Mind you, they both tasted damn good, were crunchy and crumbly, sweet and delicious and meltable and all that jazz nonetheless. But not that annoyingly just-out-of-reach perfection that keeps teasing me. Oh, and their texture doesn’t stand up that well over the days; I’m wondering if that’s due to the mistakes made or if it would still happen with a perfect French Meringue. I bet one would have to do a Swiss style (using cooked sugar syrup over raw grains) to get a similar result as those packaged store cookies; their stability and density is just so much better.
This is a hard one, there’s not really that many elements to this one would normally use when matching with drinks. Though it’s crunchy, there’s no real texture or chew to them. The body is extremely light. It’s sweet, but that disappears quickly along with the rest of the meringue itself, dissolving fast in the mouth. There’s ultimately not that much presence left during or after eating which one could then use to make a solid flavor integration with alcohol.
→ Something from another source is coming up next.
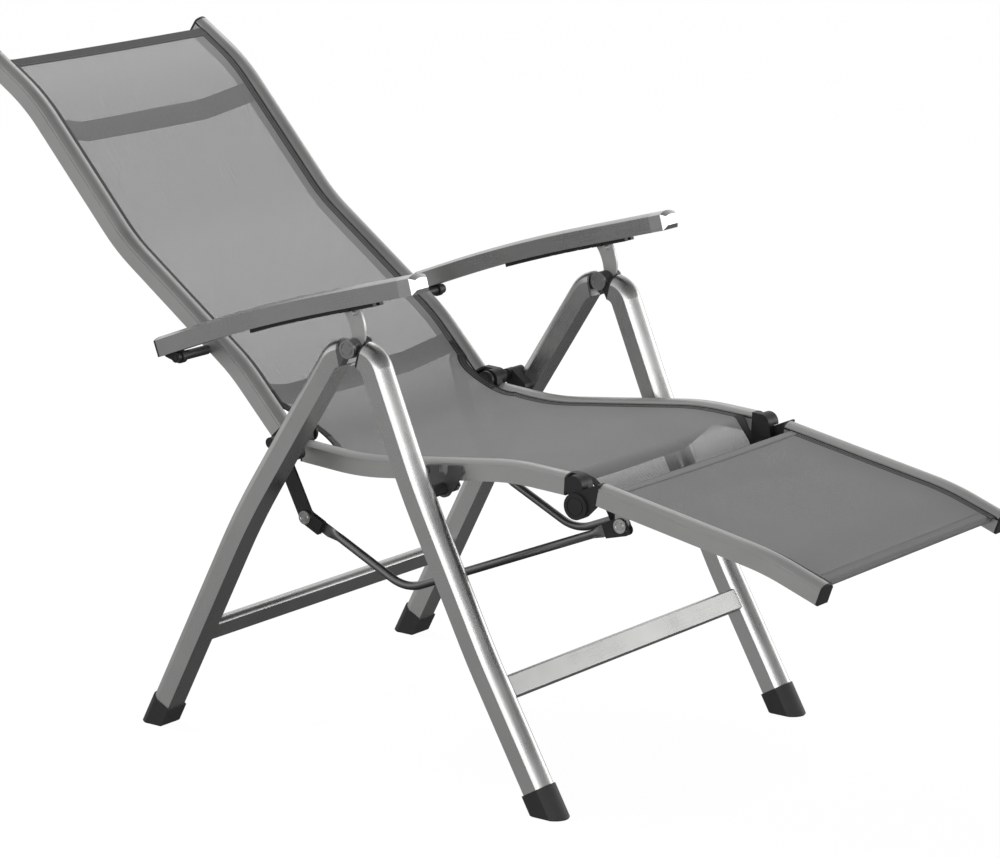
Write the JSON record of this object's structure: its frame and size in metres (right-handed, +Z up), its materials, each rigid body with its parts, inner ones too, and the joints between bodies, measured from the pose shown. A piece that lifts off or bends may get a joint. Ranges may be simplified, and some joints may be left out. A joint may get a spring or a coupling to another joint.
{
  "type": "reclining garden armchair",
  "caption": "Folding aluminium garden recliner with a mesh sling, notched armrests for the back angle and a footrest linked to the back.",
  "frame": {"origin": "on the floor, under the centre of the bounding box", "axes": "+Z up, +Y towards the back, the sitter faces -Y, +X towards the sitter's left"},
  "size_m": [0.6074, 1.3862, 0.8891],
  "materials": {
    "leg_aluminium": "satin brushed",
    "rail_aluminium": "satin anodised",
    "armrest_aluminium": "satin anodised",
    "cap_aluminium": "bright",
    "cross_tube_steel": "dark grey powder coat",
    "link_steel": "dark grey powder coat",
    "black_plastic": "matte, fine grain",
    "foot_plastic": "matte",
    "black_steel": "satin black",
    "grey_cap_plastic": "satin grey",
    "zinc_steel": "bright zinc",
    "light_grey_steel": "light grey",
    "mesh_fabric": "fine woven mesh"
  },
  "bodies": {
    "front_legs": {"front_leg_left": "leg_aluminium", "front_leg_right": "leg_aluminium", "front_foot_caps": "foot_plastic", "front_crossbar": "leg_aluminium", "front_leg_hub_plugs": "black_plastic", "hub_bolts": "grey_cap_plastic", "armrest_latches": "light_grey_steel", "seat_pivot_bolts": "zinc_steel", "seat_pivot_spacers": "black_plastic", "seat_pivot_nuts": "zinc_steel"},
    "rear_legs": {"rear_leg_left": "leg_aluminium", "rear_leg_right": "leg_aluminium", "rear_foot_caps": "foot_plastic", "rear_crossbar": "leg_aluminium", "rear_leg_hub_plugs": "black_plastic", "hinge_cradles": "black_plastic"},
    "seat": {"seat_rail_left": "rail_aluminium", "seat_rail_right": "rail_aluminium", "seat_rear_knuckles": "black_plastic", "seat_front_knuckles": "black_plastic", "back_hinge_bolts": "zinc_steel", "back_hinge_sleeves": "black_plastic", "back_hinge_knobs": "black_plastic", "seat_brackets": "light_grey_steel", "knee_bolts": "grey_cap_plastic", "seat_front_cross_tube": "cross_tube_steel", "seat_sling": "mesh_fabric"},
    "back": {"back_rail_left": "rail_aluminium", "back_rail_right": "rail_aluminium", "back_knuckles": "black_plastic", "back_top_caps": "black_plastic", "footrest_levers": "black_steel", "lever_pins_and_rivets": "zinc_steel", "armrest_pivot_bolts": "black_steel", "back_upper_cross_tube": "cross_tube_steel", "back_lumbar_cross_tube": "cross_tube_steel", "back_sling": "mesh_fabric"},
    "footrest": {"footrest_rail_left": "rail_aluminium", "footrest_rail_right": "rail_aluminium", "footrest_knuckles": "black_plastic", "footrest_end_caps": "black_plastic", "footrest_link_tabs": "light_grey_steel", "footrest_link_pins": "zinc_steel", "footrest_front_cross_tube": "cross_tube_steel", "footrest_sling": "mesh_fabric"},
    "link_left": {"link_rod_left": "link_steel", "link_clevises_left": "black_steel"},
    "armrest_left": {"armrest_left": "armrest_aluminium", "armrest_front_cap_left": "cap_aluminium", "armrest_rear_fitting_left": "black_plastic", "armrest_rack_left": "black_plastic"},
    "link_right": {"link_rod_right": "link_steel", "link_clevises_right": "black_steel"},
    "armrest_right": {"armrest_right": "armrest_aluminium", "armrest_front_cap_right": "cap_aluminium", "armrest_rear_fitting_right": "black_plastic", "armrest_rack_right": "black_plastic"}
  },
  "joints": [
    {"name": "seat_fold", "type": "hinge", "parent": "front_legs", "child": "seat", "pos_m": [0, -0.111, 0.391], "axis": [1, 0, 0], "range_deg": [0, 10]},
    {"name": "rear_leg_fold", "type": "hinge", "parent": "front_legs", "child": "rear_legs", "pos_m": [0, -0.00539, 0.5734], "axis": [1, 0, 0], "range_deg": [-55, 0]},
    {"name": "back_recline", "type": "hinge", "parent": "seat", "child": "back", "pos_m": [0, 0.14011, 0.423], "axis": [1, 0, 0], "range_deg": [0, 32]},
    {"name": "footrest_drop", "type": "hinge", "parent": "seat", "child": "footrest", "pos_m": [0, -0.32089, 0.4], "axis": [1, 0, 0], "range_deg": [0, 71.84]},
    {"name": "link_swing_left", "type": "hinge", "parent": "back", "child": "link_left", "pos_m": [0, 0.14011, 0.306], "axis": [1, 0, 0], "range_deg": [-26.17, 0]},
    {"name": "armrest_tilt_left", "type": "hinge", "parent": "back", "child": "armrest_left", "pos_m": [0, 0.29211, 0.52], "axis": [1, 0, 0], "range_deg": [-21.23, 0]},
    {"name": "link_swing_right", "type": "hinge", "parent": "back", "child": "link_right", "pos_m": [0, 0.14011, 0.306], "axis": [1, 0, 0], "range_deg": [-26.17, 0]},
    {"name": "armrest_tilt_right", "type": "hinge", "parent": "back", "child": "armrest_right", "pos_m": [0, 0.29211, 0.52], "axis": [1, 0, 0], "range_deg": [-21.23, 0]}
  ],
  "couplings": [
    {"joint": "rear_leg_fold", "follows": "seat_fold", "ratio": -5.5},
    {"joint": "footrest_drop", "follows": "back_recline", "ratio": 2.2433},
    {"joint": "link_swing_left", "follows": "back_recline", "ratio": -0.8164},
    {"joint": "armrest_tilt_left", "follows": "back_recline", "ratio": -0.662},
    {"joint": "link_swing_right", "follows": "back_recline", "ratio": -0.8164},
    {"joint": "armrest_tilt_right", "follows": "back_recline", "ratio": -0.662}
  ]
}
So then, I’d say, the best use would be to switch the focal point, having one’s desired drink as the main attraction while using these little cookie bites as a crunchy snack on the side. The best option from there would be to stick with those drinks that reminds us of “dessert;” Cocktails of Chocolate, Fruit, and/or Mint; simple chilled glasses of Liqueurs or, even, your favorite Fruit Brandy. Match the flavorings you used to the drink: have a Lemon Meringue with Limoncello; drink a shot of the same Kirchwasser we used in the cookie; set a basic vanilla next to a shot of Vodka at the end of the meal (if you’re so Russian-inclined); or just a nice simple glass of Sparkling Wine.
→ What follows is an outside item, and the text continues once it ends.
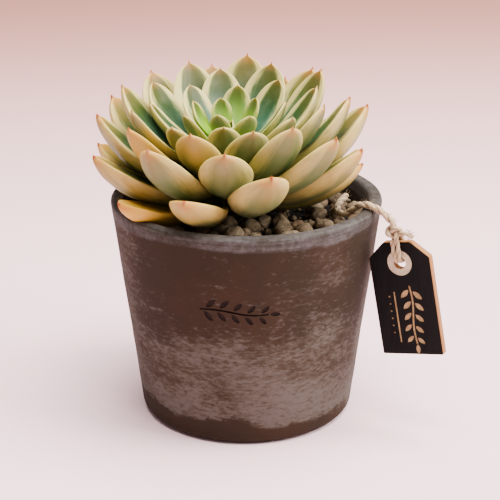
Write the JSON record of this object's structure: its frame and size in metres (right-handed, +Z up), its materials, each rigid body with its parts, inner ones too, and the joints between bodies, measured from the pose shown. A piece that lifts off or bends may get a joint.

Thus taking an initial leap from my first sentence, one actually could have quite some fun here. For though there’s barely anything that really CAN ‘pair’ with this, one could then say that there’s barely anything that really CAN’T. It’s an open book, drink with it what tastes best to you at the end of the meal. Or just get drunk off meringues and booze in the afternoon, I won’t judge (so long as it’s the good stuff).